どうにも執筆に行き詰まってしまい、気分を変えるべく美術館を訪れる。といっても遠出は辛いので一時間ちょっとで行ける川村記念美術館へ。かつての職場であるが、もう辞めて六年にもなるのでなんの拘りもなく軽い気持ちで訪れることができる。今日で最終日だという展覧会「4つの物語 コレクションと近代美術」を観るのが目的。
送迎バスを降りて林間の小路をそぞろ歩くにつれて木の間隠れに白鳥の池と美術館の建物が見えてくる。このアプローチがなんとも素晴らしい。期待感が募る。
まずは常設展示から。いつもの定位置にルノワールやレンブラントが掛かっていないので、ははあ、これらが展覧会に駆りだされているのだな、と見当をつけながら先へ進む。そういえば初期抽象絵画のコーナーにマレーヴィチもない。
ロスコとニューマンの部屋にしばし佇んで、二階の戦後アメリカの諸作をざっと眺めたあと足早に展覧会スペースへ。
ここには日本の近代絵画の優品が各地のコレクションから借り出されてずらり並んで壮観だ。展覧会タイトルどおり全体は四部に分かたれ、それぞれに
レンブラントと絵画技法の摂取/展開
ルノワールと日本の油絵
マレーヴィチとヴァントンゲルローと同時代の抽象美術
ヴォルス、ポロックと戦後美術
と標題が附される。
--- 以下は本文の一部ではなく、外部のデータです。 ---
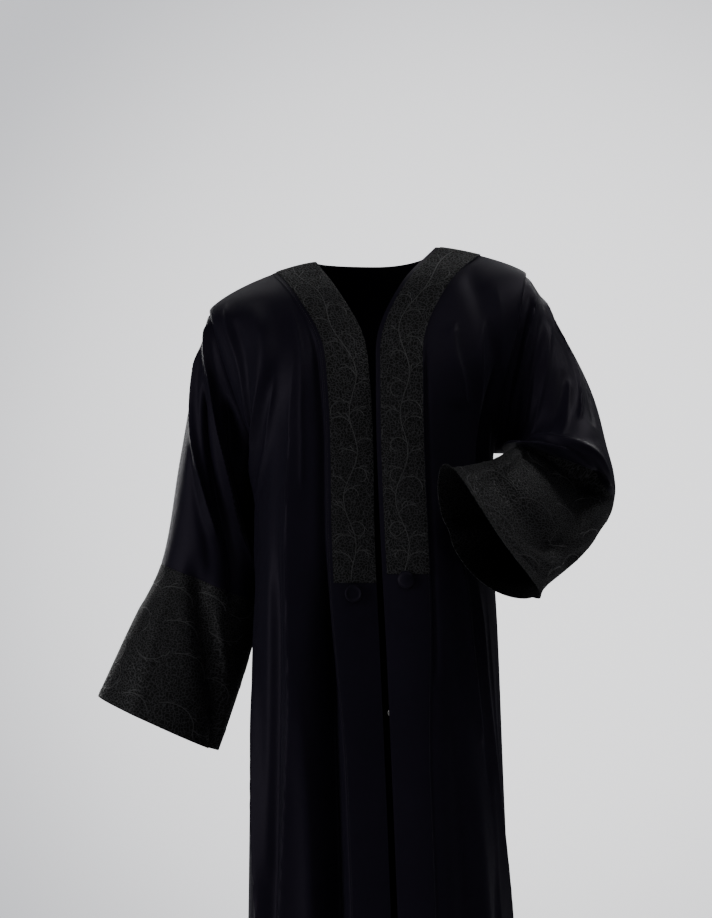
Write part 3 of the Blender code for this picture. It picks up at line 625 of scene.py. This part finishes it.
def back_surface(rows, columns):
    """The back's outer face, and how far across each point is from the centre."""
    right, right_rounds = back_half(FRONT_RIGHT, SLEEVE_RIGHT, rows, columns)
    left, left_rounds = back_half(FRONT_LEFT, SLEEVE_LEFT, rows, columns)
    grid = np.concatenate([right[:, :0:-1], left], axis=1)
    across = np.concatenate([-right_rounds[:, :0:-1], left_rounds], axis=1)
    inside = np.minimum(across - across[:, :1], across[:, -1:] - across)
    grid = softened(grid, rows, inside)
    lifts = fold_height(FOLDS_BACK, np.broadcast_to(rows[:, None], across.shape), across)
    lifts *= ease((across - across[:, :1]) / 0.030) * ease((across[:, -1:] - across) / 0.030)
    lifts += seam_dip(across - across[:, :1]) + seam_dip(across[:, -1:] - across)
    lifts += seam_dip(rows)[:, None]
    return grid + grid_normals(grid, 1.0) * lifts[..., None], across


# ---------- sleeve surfaces
def tube_normals(grid):
    """Outward facings of a tube whose columns close on themselves."""
    down = np.gradient(grid, axis=0)
    over = np.roll(grid, -1, axis=1) - np.roll(grid, 1, axis=1)
    normals = unit(np.cross(over, down))
    outward = grid - grid.mean(axis=1, keepdims=True)
    if np.sum(normals * outward) < 0.0:
        normals = -normals
    return normals


def sleeve_surface(sleeve, creases, seam, levels, count):
    """A sleeve's outer face from the armhole, over the cuff's seam, to its mouth."""
    turns = 2.0 * np.pi * np.arange(count) / count
    values = through([ring.down for ring in sleeve], [ring[1:] for ring in sleeve], levels)
    grid = np.array([loop(ring, turns) for ring in values.reshape(-1, 4, 3)])
    downs = np.broadcast_to(levels[:, None], grid.shape[:2])
    rounds = np.degrees(turns) * DEGREE + 0.0 * downs
    lifts = fold_height(creases, downs, rounds, DEGREE)
    lifts += fold_height(creases, downs, rounds - 360.0 * DEGREE, DEGREE)
    lifts *= ease((downs + 0.001) / 0.014)        # the sleeve's head stays on the armhole
    lifts += (seam_dip(levels) + seam_dip(levels - seam))[:, None]
    tucks = 1.0 - ease((downs + 0.001) / 0.011)[..., None]
    inward = np.linalg.svd(grid[0] - grid[0].mean(axis=0))[2][2]
    inward *= -TUCK * np.sign(inward[0] * grid[0, :, 0].mean())
    return grid + tube_normals(grid) * (lifts[..., None] - TUCK_DROP * tucks) + inward * tucks


# ---------- meshes
def placed(name, data):
    made = bpy.data.objects.new(name, data)
    bpy.context.scene.collection.objects.link(made)
    return made


def finished(mesh, work, fabric, smooth=lambda face: True):
    """Closes a mesh's edit: faces point outward and are smooth where smooth says so."""
    bmesh.ops.recalc_face_normals(work, faces=work.faces[:])
    for face in work.faces:
        face.smooth = smooth(face)
    work.to_mesh(mesh)
    work.free()
    mesh.materials.append(fabric)
    return placed(mesh.name, mesh)


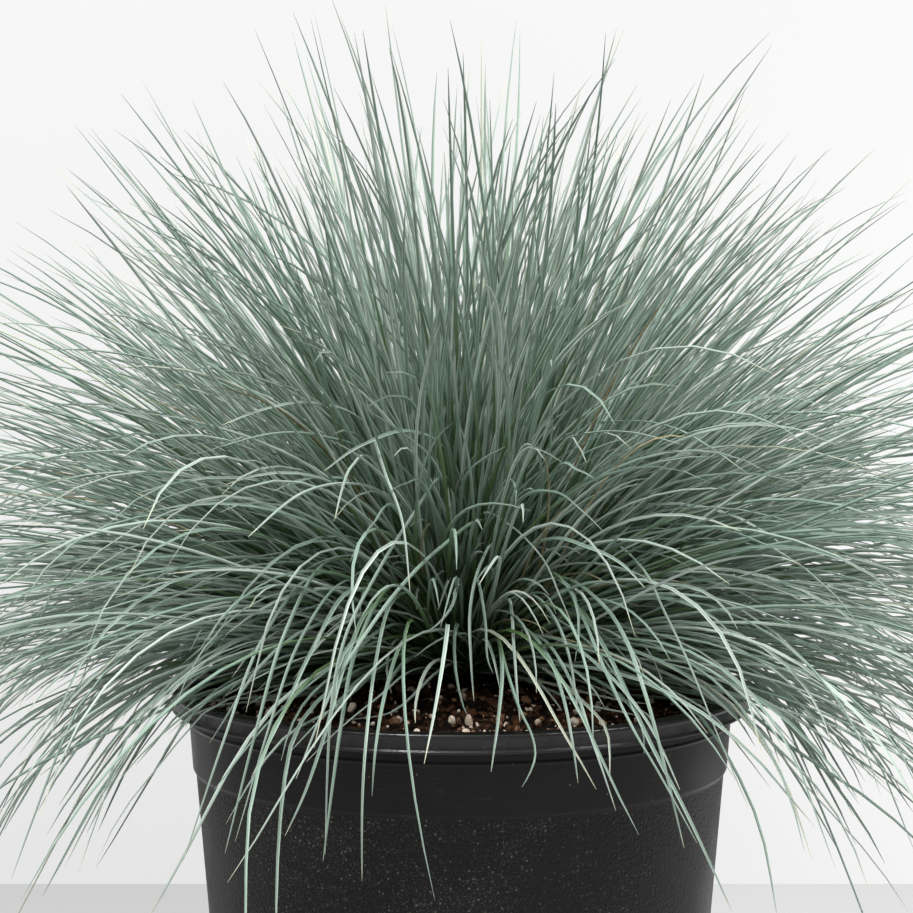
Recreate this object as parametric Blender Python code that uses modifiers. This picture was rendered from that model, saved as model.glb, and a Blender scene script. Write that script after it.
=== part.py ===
"""A clump of blue fescue grass growing in a black nursery pot.

Metres, +Z up. The origin is the centre of the pot's underside, where it stands.
The clump's shoots (tillers) all point away from one spot, the heart, at the middle
of the soil surface. Each shoot is a short stem with a spray of blades fused to it.
"""

import math
import random

import bmesh
import bpy
from mathutils import Matrix, Vector, noise

MM = 0.001

# Pot, a one gallon nursery pot: 165 mm across its lip and as tall
POT_HEIGHT = 165 * MM
LIP_RADIUS = 82.5 * MM
LIP_HEIGHT = 5.3 * MM
LIP_TOP_WIDTH = 5.1 * MM
LIP_SKIN = 1.6 * MM
LIP_BEVEL = 0.6 * MM
LIP_DRAFT = 0.2 * MM
BAND_TOP_RADIUS = 77.9 * MM
BAND_BOTTOM_RADIUS = 76.4 * MM
STEP_HEIGHT_FROM_BASE = 142.6 * MM
STEP_DEPTH = 0.9 * MM
STEP_DROP = 1.5 * MM
BASE_RADIUS = 63.8 * MM
WALL = 1.5 * MM
FLOOR = 2.0 * MM
FOOT_RING = (57.5 * MM, 61.8 * MM)
FOOT_BEVEL = 2.5 * MM
DRAIN_CHANNEL = (45.5 * MM, 57.0 * MM)
DRAIN_CHANNEL_SLOPE = 1.2 * MM
DRAIN_HOLE_DIAMETER = 8.5 * MM
DRAIN_HOLE_SIDES = 12
DRAIN_HOLES = 6
TURNED_SIDES = 36

# Potting mix, heaped a little towards the middle
GAP = 0.3 * MM
MIX_EDGE_HEIGHT = POT_HEIGHT - 4.0 * MM
MIX_TOP_HEIGHT = POT_HEIGHT + 0.5 * MM
MIX_FLAT_RADIUS = 17 * MM
MIX_RINGS = 4
MIX_HEAP_POWER = 1.3
LUMP_HEIGHT = 0.8 * MM
LUMP_SIZE = 9 * MM

# Crown and shoots
HEART = Vector((0, 0, MIX_TOP_HEIGHT + GAP))
CROWN_RADIUS = 14 * MM
CROWN_SIDES = 14
CROWN_RINGS = 8
TILLERS = 48
WIDEST_LEAN = math.radians(81)
GOLDEN_ANGLE = math.pi * (3 - math.sqrt(5))
STEM_LENGTH = 14 * MM
STEM_RADIUS_LOW = 1.45 * MM
STEM_RADIUS_TOP = 2.3 * MM
STEM_SIDES = 6

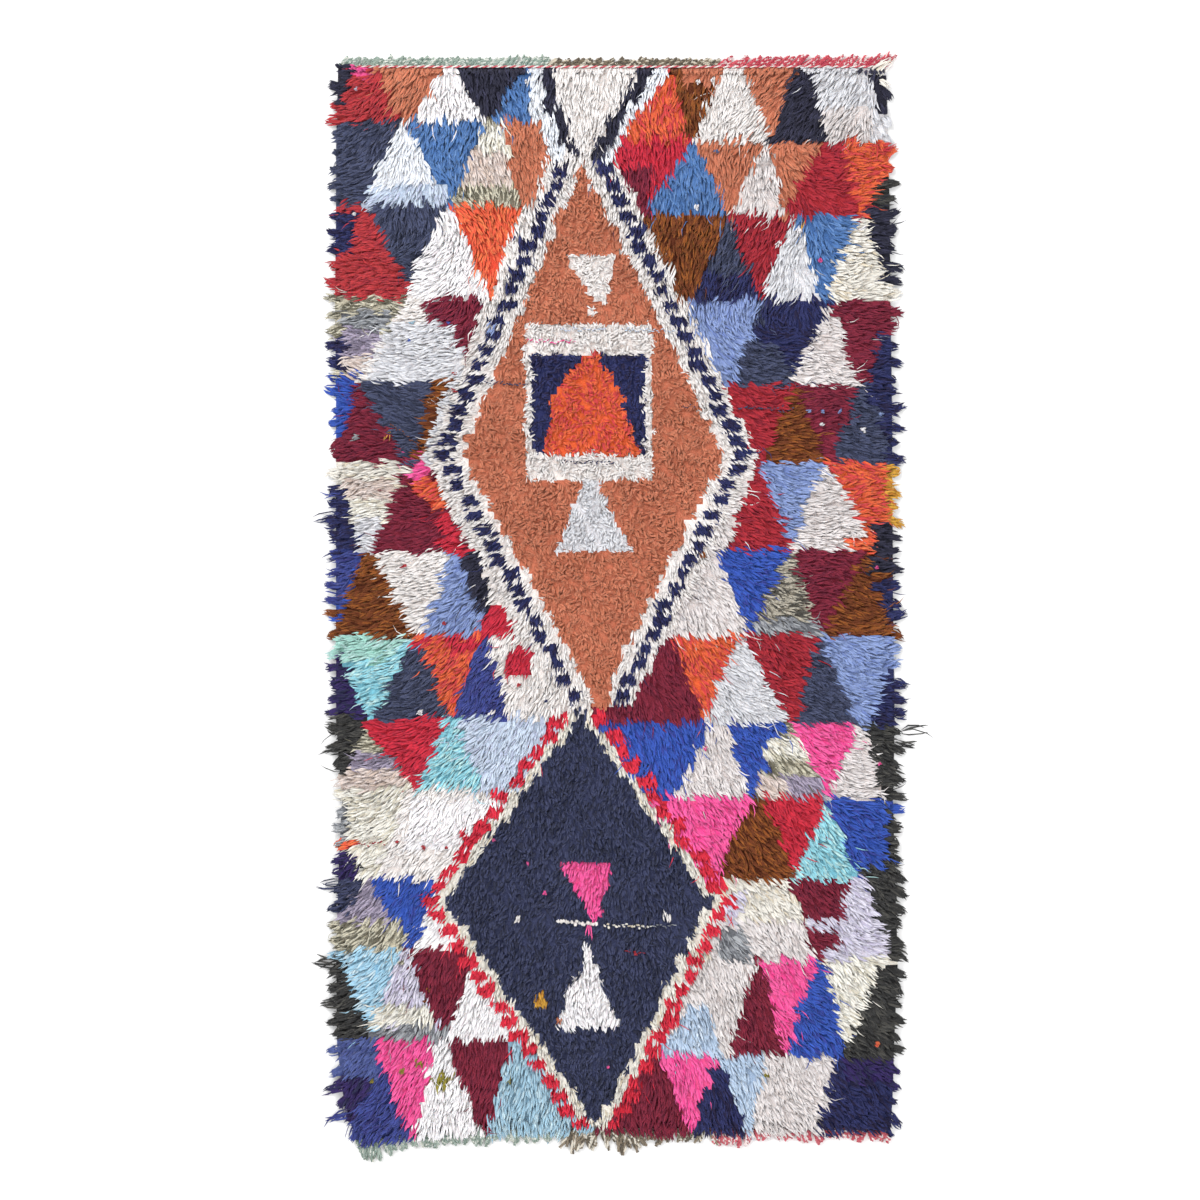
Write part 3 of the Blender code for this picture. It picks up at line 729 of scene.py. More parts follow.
def in_lozenges(across, down, margin):
    """True inside a lozenge and within that share of its rings' width."""
    found = np.zeros(len(across), bool)
    for lozenge in LOZENGES:
        reach = max(ring.far for ring in lozenge.rings)
        found |= lozenge_offset(lozenge, across, down)[0] <= reach * margin
    return found


def pile_rise(across, down):
    """Height of the pile's tips over the weave, lower inside the lozenges."""
    return np.where(in_lozenges(across, down, 0.0), LOZENGE_RISE, PILE_RISE)


def sow(pitch, rng):
    """Places of the knots on a brick grid, a little off it, and clear of the selvedges."""
    columns = np.arange(int(GRID_WIDTH / pitch))
    rows = np.arange(int(GRID_LENGTH / pitch))
    column, row = np.meshgrid(columns, rows)
    x = GRID_LEFT + (column + 0.5 * (row % 2)) * pitch
    y = GRID_FOOT + row * pitch
    x = x.ravel() + rng.uniform(-GRID_SHIFT, GRID_SHIFT, x.size) * pitch
    y = y.ravel() + rng.uniform(-GRID_SHIFT, GRID_SHIFT, y.size) * pitch
    sides = np.minimum(x - edge_left(y), edge_right(y) - x)
    keep = (sides > SIDE_CLEAR) & (outside(x, y) < -END_CLEAR)
    return x[keep], y[keep]


def tuft_strands(x, y, angle, reach, rise, tuft, rng):
    """Strands of each knot, whose tips draw together as wool does, and their knots' numbers."""
    total = len(x) * tuft.count
    strands = np.zeros(total, STRAND)
    knot = np.repeat(np.arange(len(x)), tuft.count)
    shift = rng.uniform(-0.5, 0.5, (total, 2)) * tuft.spread
    strands["root"] = np.column_stack((x[knot], y[knot])) + shift
    length = reach[knot] * rng.normal(1.0, REACH_SPREAD, total)
    turn = angle[knot] + rng.normal(0.0, TURN_SPREAD, total)
    along = np.column_stack((np.cos(turn), np.sin(turn)))
    strands["reach"] = along * length[:, None] - shift * tuft.gather
    strands["bend"] = rng.normal(0.0, BEND_SPREAD, total) * length
    strands["rise"] = rise[knot] * rng.normal(1.0, RISE_SPREAD, total)
    strands["width"] = tuft.width * rng.normal(1.0, WIDTH_SPREAD, total)
    strands["shade"] = rng.normal(1.0, SHADE_SPREAD, total)
    strands["fleck"] = rng.uniform(0, 1, total)
    return strands, knot


def lobes(x, y):
    """Longer and shorter pile by turns along the selvedges, which gathers it into lobes."""
    inset = np.minimum(x - edge_left(y), edge_right(y) - x)
    strength = LOBE_DEPTH * np.clip(1 - inset / LOBE_REACH, 0, 1) * swayed(1, x, y, LOBE_NOISES)
    return 1 + strength * (np.sin(y / LOBE_PITCH * 2 * math.pi) - LOBE_LEVEL)


def field_strands(tuft, rng):
    """The pile itself: long in the bands, clipped shorter inside the lozenges."""
    fine = tuft is LOZENGE_TUFT
    x, y = sow(tuft.spread, rng)
    across, down = to_chart(x, y)
    near = in_lozenges(across, down, 1.0)
    x, y, across, down = (part[near == fine] for part in (x, y, across, down))
    inner = in_lozenges(across, down, 0.0)
    copper = inner & (down < LOZENGES[0].foot)
    figured = inner & ~copper & (chart(across, down) != CODE["slate"])
    scatters = (FIGURE_SCATTER, COPPER_SCATTER, SLATE_SCATTER)
    scatter = np.select((figured, copper, inner), scatters, BAND_SCATTER)
    angle = swayed(lie_angle(across, down), x, y, LIE_NOISES)
    angle = angle + rng.normal(0, 1, len(x)) * scatter
    full = BORDER_REACH if fine else PILE_REACH
    reach = np.select((figured, inner), (BORDER_REACH, LOZENGE_PILE_REACH), full)
    reach = reach * swayed(1, x, y, REACH_NOISES) * lobes(x, y)
    rise = pile_rise(across, down) * swayed(1, x, y, RISE_NOISES)
    strands, knot = tuft_strands(x, y, angle, reach, rise, tuft, rng)
    if fine:
        places = strands["root"] + strands["reach"] * FINE_SHOWN_SHARE
        strands["code"] = chart(*to_chart(*places.T))
    else:
        shown = reach * SHOWN_SHARE
        places = to_chart(x + np.cos(angle) * shown, y + np.sin(angle) * shown)
        strands["code"] = chart(*places)[knot]
    strands["shade"] *= swayed(1, x, y, SHADE_NOISES)[knot]
    return strands


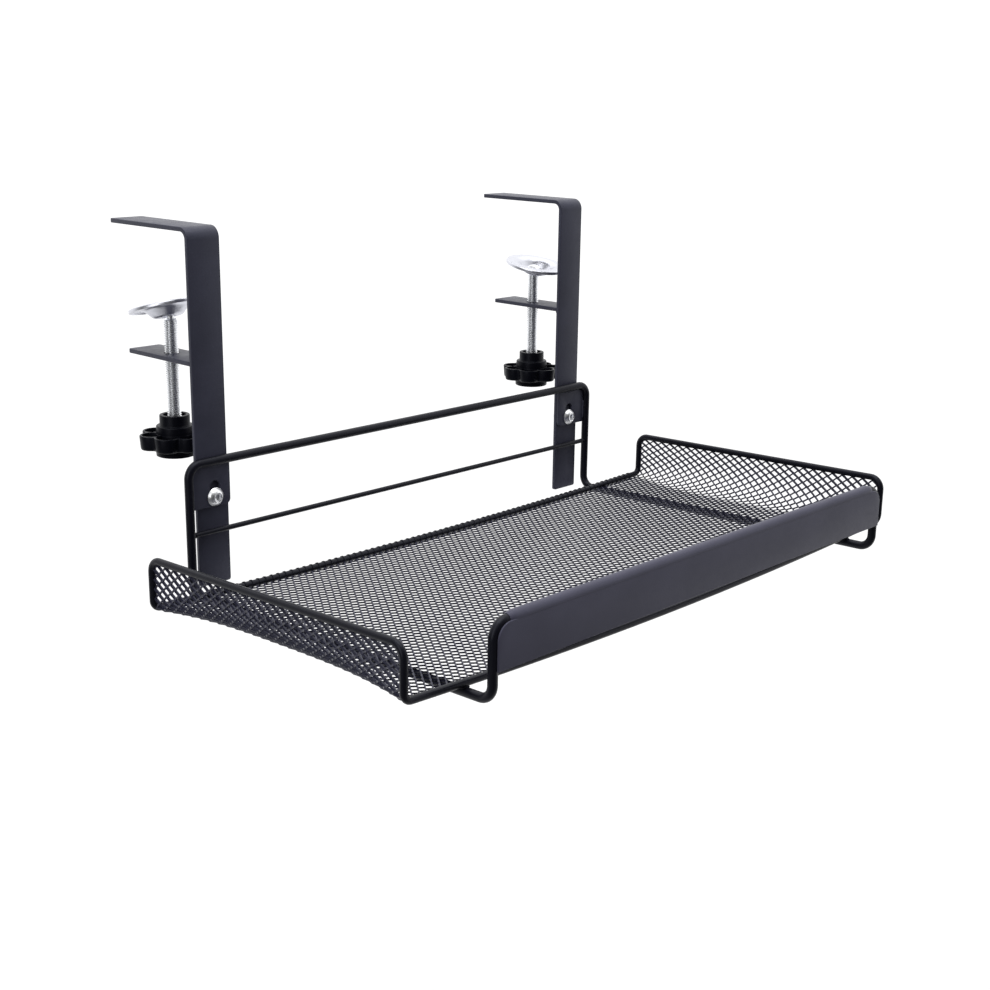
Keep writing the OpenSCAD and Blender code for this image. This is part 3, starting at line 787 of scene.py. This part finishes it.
class TRAY_OT_clamp_screws(TrayOperator, bpy.types.Operator):
    """Threaded clamp screws and the rivets on their ends."""

    bl_idname = "cable_tray.clamp_screws"
    bl_label = "Clamp screws"

    def execute(self, context):
        top, groove_r, tip = -0.9, (SCREW_R + SCREW_ROOT - 0.2) / 2, 2.7
        screw = threaded(SCREW_R, SCREW_ROOT, sizes().clamp_pitch * 1000, -SCREW_LEN, top, 32, tip)
        for side, sign in SIDES:
            part = moved(screw, at(sign * CLAMP_X, SCREW_Y, SEAT_Z))
            axis = Vector((sign * CLAMP_X, SCREW_Y, 0))

            # Faces in the thread's roots take the darker zinc, painted shade in the grooves
            def deep(c, axis=axis):
                return (c.xy - axis.xy).length < groove_r and c.z < SEAT_Z - 1.5

            root_shade = finished("groove_finish"), deep
            node, body = f"{side}_clamp_screw", f"{side}_handscrew"
            add_piece(f"{side}_threaded_rod", part, finished("zinc_finish"), body, [node], 50, root_shade)
            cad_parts[f"{side}_pad_rivet"].material_slots[0].material = finished("zinc_finish")
        return {"FINISHED"}


def spun(outline, angle):
    """A flat outline turned about the origin."""
    c, s = math.cos(angle), math.sin(angle)
    return [(x * c - y * s, x * s + y * c) for x, y in outline]


def lobes_outline():
    """Seven round lobes with a small hollow between each two."""
    lobe_r, scoop_r = 7.0, 1.5
    half = math.pi / LOBES
    reach = lobe_r + scoop_r
    scoop_at = LOBE_AT * math.cos(half) + math.sqrt(reach**2 - (LOBE_AT * math.sin(half)) ** 2)
    scoop = Vector((scoop_at * math.cos(half), scoop_at * math.sin(half)))
    alpha = math.degrees(math.atan2(scoop.y, scoop.x - LOBE_AT))
    one = arc(LOBE_AT, 0, lobe_r, -alpha, alpha, 16)
    one += arc(scoop.x, scoop.y, scoop_r, alpha + 180, 180 + math.degrees(2 * half) - alpha, 7)[1:-1]
    return [p for i in range(LOBES) for p in spun(one, 2 * half * i)]


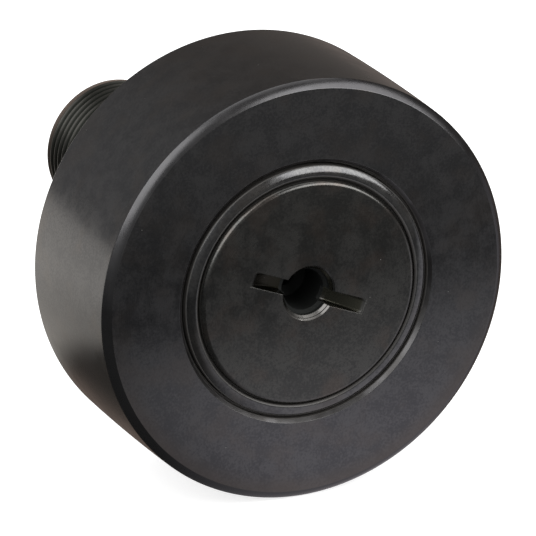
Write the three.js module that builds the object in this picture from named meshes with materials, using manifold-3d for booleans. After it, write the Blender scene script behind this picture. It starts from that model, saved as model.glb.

平たく云うならば、この四セクションは「明治・大正期の写実的肖像画」「大正・昭和期の裸婦(と子供の絵)」「戦前の初期抽象」「戦後のアンフォルメル」という近代日本絵画の四つのトレンドに時系列で対応し、通覧すると百年の流れが要領よく掻い摘んで辿れる内容だ。日本近代絵画の早わかり。
面白いのは各セクションにはそれぞれ要(かなめ)をなす欧米絵画、すなわちレンブラント、ルノワール(二点)、マレーヴィチ、ヴァントンゲルロー(二点)、ヴォルス(二点)、ポロックの九点の作品が配されていること。つまり普段は常設展示されている川村作品がここではいわば「ナヴィゲーター」役を務めている。いわば日本の近代が憧憬し、目標とした当の欧米作家がまず登場して、彼らに導かれるように日本近代絵画史が展開する、という構成になっている。それぞれの時代が目指したものが具体的な指標として実作品で示されるわけで、これはなかなか秀逸にして卓抜なアイディアである。考えてみるとこんな企ては幅広い収蔵品を擁するこの美術館ならでは実現し得ない。これは実に贅沢な展覧会なのだ。
鑑賞後の複雑な味わいを一言で表すのは難しいが、それをあえて要約するならば、「ニッポンの近代絵画はなんとまあ慌しい思いをしたのだろう」という思いと、「しかしそれは早呑み込みと勘違いの百年だった」という苦い感慨だ。